Le Pont – Camille James Lepellier_Paris.
_Prix Energheia France 2016.
La voiture est arrêtée sur le bas-côté de la route. Dehors, il fait nuit noire et il y a une fine brume. J’imagine que c’est toujours comme ça, en Mai, par ici. Au loin, on voit les lumières de la ville. Elle paraît si minuscule. Et au-dessus, des moutons de nuages, agglutinés à la surface de l’horizon. C’est beau. Hors de la ville…C’est sans doute le seul moyen de l’apprécier véritablement.
La musique est forte. Elle fait vibrer tout l’intérieur de l’habitacle surchargé par l’odeur âcre des sièges en cuir qui colle à la peau. Les vitres sont tapissées de buée. Leni et Oscar fument leurs joints avachis sur la banquette arrière. Ils ont l’air loin eux-aussi. A quelques centimètres derrière nous et pourtant tellement loin. La fumée fait écran entre nous. Ils ne nous regardent pas. Ils ne nous entendent pas, ne nous écoutent pas. Ils fument.
Tomi est assis derrière le volant. Cela a toujours été sa place, derrière le volant, même lorsque les voitures ne lui appartenaient pas. Il est rouge, légèrement brillant. J’imagine qu’on a encore trop bu. Comme tous les soirs d’ailleurs. On ne compte plus les bouteilles qui s’accumulent autour de nous. On est bien. On patiente. Tomi me prend par la main et ses yeux noirs caressent mon visage. J’ai chaud, terriblement chaud. Je ne sais pas si c’est l’alcool qui tourbillonne dans mes veines ou son parfum moite qui me grise, mais je me sens étrangement mou. C’est bête mais je crois que je l’aime.
Il m’embrasse. Furtivement, puis longuement. J’ai le goût sucré de ses lèvres et de la vodka pomme incrusté sur la langue. Je suis bien. On est heureux.
Les phares de la voiture éclairent devant nous. Au dehors, tout est sombre, imprécis. Sauf un panneau de signalisation indiquant en lettre rouge sur fond jaune : « Route Barrée. Danger ! »
Tomi sourit. Nos deux regards convergent vers l’horizon qui ne fait plus qu’un avec la nuit. Nous dévisageons le même néant. Tomi me prend par l’épaule et appose ma tête sur son cœur. A la radio, la musique change. Mais personne ne réagit, sauf lui.
« Vi to er smeltet samen vi kan ikke skilles mer.”
Il chante. Il a toujours voulu chanter. Je ne comprends pas vraiment ce qu’il dit, mais je l’écoute et souris.
« Tu m’aimes ? » s’interrompt-il fièrement.
« Oui, pourquoi ? » babultis-je troublé par sa question.

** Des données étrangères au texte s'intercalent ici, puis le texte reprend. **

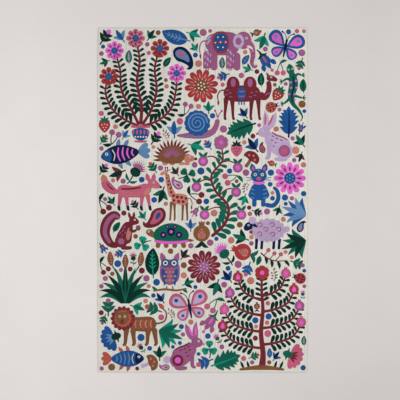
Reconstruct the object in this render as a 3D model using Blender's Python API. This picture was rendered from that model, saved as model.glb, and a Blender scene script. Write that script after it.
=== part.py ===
"""A crewel rug: a flat mat of cotton canvas, worked all over in wool chain stitch, with its edge turned under.

Metres, +Z up. The rug lies flat on the plane z = 0 with its centre over the origin. +X is across the rug, +Y is
along it, and the worked side faces up.
"""

import math

import bmesh
import bpy

# Driving dimensions
LENGTH = 2.440
WIDTH_OF_LENGTH = 0.609
WIDTH = LENGTH * WIDTH_OF_LENGTH
FIELD_THICK = 0.0060

# The turned edge: a soft roll, a flat hem, and the groove of the line of stitches that holds it down
ROLL_HEIGHT = 0.0028
ROLL_DEPTH = 0.0026
HEM_THICK = 0.0056
HEM_WIDTH = 0.0130
GROOVE_WIDTH = 0.0036
GROOVE_THICK = 0.0048
BASE_INSET = 0.0012

# What the hand leaves: sides that sway, corners that are a little soft, and a field that is a little uneven
SIDE_SWAY = 0.0016
CORNER_PULL = 0.0030
FIELD_SWELL = 0.0003

# Cells of the field between the two hems
FIELD_CELLS_ACROSS = 15
FIELD_CELLS_ALONG = 25

IVORY_WOOL = (0.66, 0.63, 0.57, 1.0)
WOOL_ROUGHNESS = 0.95


def edge_section():
    """Rows of (distance in from the side, height), from the widest point of the roll up to the level field."""
    return (
        (0.0, ROLL_HEIGHT),
        (0.3 * ROLL_DEPTH, 0.82 * HEM_THICK),
        (ROLL_DEPTH, HEM_THICK),
        (HEM_WIDTH, HEM_THICK),
        (HEM_WIDTH + 0.5 * GROOVE_WIDTH, GROOVE_THICK),
        (HEM_WIDTH + GROOVE_WIDTH, FIELD_THICK),
    )


def stations(span, field_cells):
    """Where the grid's lines cross a side of this length: close together in both hems, even in the field."""
    half = span / 2
    hem = [half - inward for inward, _ in edge_section()]
    field_half = hem[-1]
    step = 2 * field_half / field_cells
    field = [-field_half + step * i for i in range(1, field_cells)]
    return [-x for x in hem] + field + hem[::-1]


def height_at(inward):
    """The height of the worked side, this far in from the nearest side of the rug."""
    rows = edge_section()
    for (near, low), (far, high) in zip(rows, rows[1:]):
        if inward <= far:
            return low + (high - low) * (inward - near) / (far - near)
    return rows[-1][1]


def swell_at(x, y, inward):
    """How far the field stands above or below its level, which fades out at the hem."""
    fade = min(1.0, max(0.0, (inward - HEM_WIDTH - GROOVE_WIDTH) / (4 * HEM_WIDTH)))
    wave = math.sin(7.0 * x + 1.1) * math.cos(5.0 * y) + 0.6 * math.sin(11.0 * y + 4.0 * x)
    return FIELD_SWELL * fade * wave / 1.6


def sway_at(x, y):
    """How far a point of the cloth is shifted, as the sides of a handmade rug bow in and out."""
    along, across = y / (LENGTH / 2), x / (WIDTH / 2)
    corner = (along * across) ** 8
    return (
        across * (SIDE_SWAY * (math.cos(3 * math.pi * along) - 1) / 2 - CORNER_PULL * corner),
        along * (SIDE_SWAY * (math.cos(2 * math.pi * across) - 1) / 2 - CORNER_PULL * corner),
    )


def worked_side(mesh):
    """The top of the rug, as a grid laid on the stations and raised to the section's height."""
    across = stations(WIDTH, FIELD_CELLS_ACROSS)
    along = stations(LENGTH, FIELD_CELLS_ALONG)
    cells_across, cells_along = len(across) - 1, len(along) - 1
    bmesh.ops.create_grid(mesh, x_segments=cells_across, y_segments=cells_along, size=0.5)
    for vert in mesh.verts:
        x = across[round((vert.co.x + 0.5) * cells_across)]
        y = along[round((vert.co.y + 0.5) * cells_along)]
        inward = min(WIDTH / 2 - abs(x), LENGTH / 2 - abs(y))
        shift_x, shift_y = sway_at(x, y)
        vert.co = (x + shift_x, y + shift_y, height_at(inward) + swell_at(x, y, inward))


def close_below(mesh):
    """Turns the edge under the rug and closes it with the flat base."""
    rim = [edge for edge in mesh.edges if edge.is_boundary]
    under = bmesh.ops.extrude_edge_only(mesh, edges=rim)["geom"]
    for vert in [item for item in under if isinstance(item, bmesh.types.BMVert)]:
        vert.co.x *= 1 - BASE_INSET / (WIDTH / 2)
        vert.co.y *= 1 - BASE_INSET / (LENGTH / 2)
        vert.co.z = 0.0
    bmesh.ops.contextual_create(mesh, geom=[edge for edge in mesh.edges if edge.is_boundary])


def wool():
    """The ivory wool that covers the canvas."""
    material = bpy.data.materials.new("ivory_wool")
    material.use_nodes = True
    shader = material.node_tree.nodes["Principled BSDF"]
    shader.inputs["Base Color"].default_value = IVORY_WOOL
    shader.inputs["Roughness"].default_value = WOOL_ROUGHNESS
    shader.inputs["Metallic"].default_value = 0.0
    return material


def make_rug():
    """The whole rug, which is one piece of cloth."""
    mesh = bmesh.new()
    worked_side(mesh)
    close_below(mesh)
    bmesh.ops.recalc_face_normals(mesh, faces=mesh.faces)
    data = bpy.data.meshes.new("rug")
    mesh.to_mesh(data)
    mesh.free()
    data.shade_smooth()
    data.set_sharp_from_angle(angle=math.radians(50))
    data.materials.append(wool())
    rug = bpy.data.objects.new("rug", data)
    bpy.context.scene.collection.objects.link(rug)
    return rug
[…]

« Jusqu’à la mort ? » reprend-il avec un sourire appuyé.
« Oui, j’imagine…Tu t’en doutes bien. » Tout d’un coup, tout prend une saveur bizarre, froide et salée, comme de l’eau de mer dans les poumons. « Pourquoi tu me demandes ça ? »
« Pour rien… Ne t’inquiète pas. »
Son visage devient soudainement grave, du moins l’espace d’une seconde, juste le temps de reprendre son assurance habituelle, comme s’il s’était laissé le temps de souffler un regret entre ses lèvres. Il m’embrasse à nouveau. Il tremble un peu sous son tee-shirt. Je pense à l’alcool, à la fatigue. Il plonge ses yeux dans les miens. Il me regarde droit dans l’âme et me sourit. C’est sans doute sa façon de se rassurer, ou de me rassurer.
« Chante avec moi ! »
Derrière, Leni et Oscar fument tranquillement. Ils ont les yeux fermés, la tête pliée sur le rebord de la banquette. On dirait qu’ils dorment sagement.
« Vi to er smeltet samen… »
La voiture redémarre. Dans ma tête, je crois comprendre et quelque part, j’essaie de me convaincre que nous allons rentrer sagement chacun chez soi. Il est tard, la ville commence à fatiguer elle-aussi.
« Vi kan ikke skilles mer.. »
Il m’embrasse à nouveau, une dernière fois je pense. La voiture s’élance sur le pont et dépasse le panneau qui finit par s’effacer dans la pénombre.
Personne ne proteste. Je lui prends la main. J’ai le souffle qui s’emballe. Je ne dis rien, je chante avec lui et je ferme les yeux sur lui, après avoir mémorisé les formes douces de son visage. Il est trop tard. Je n’ai plus peur.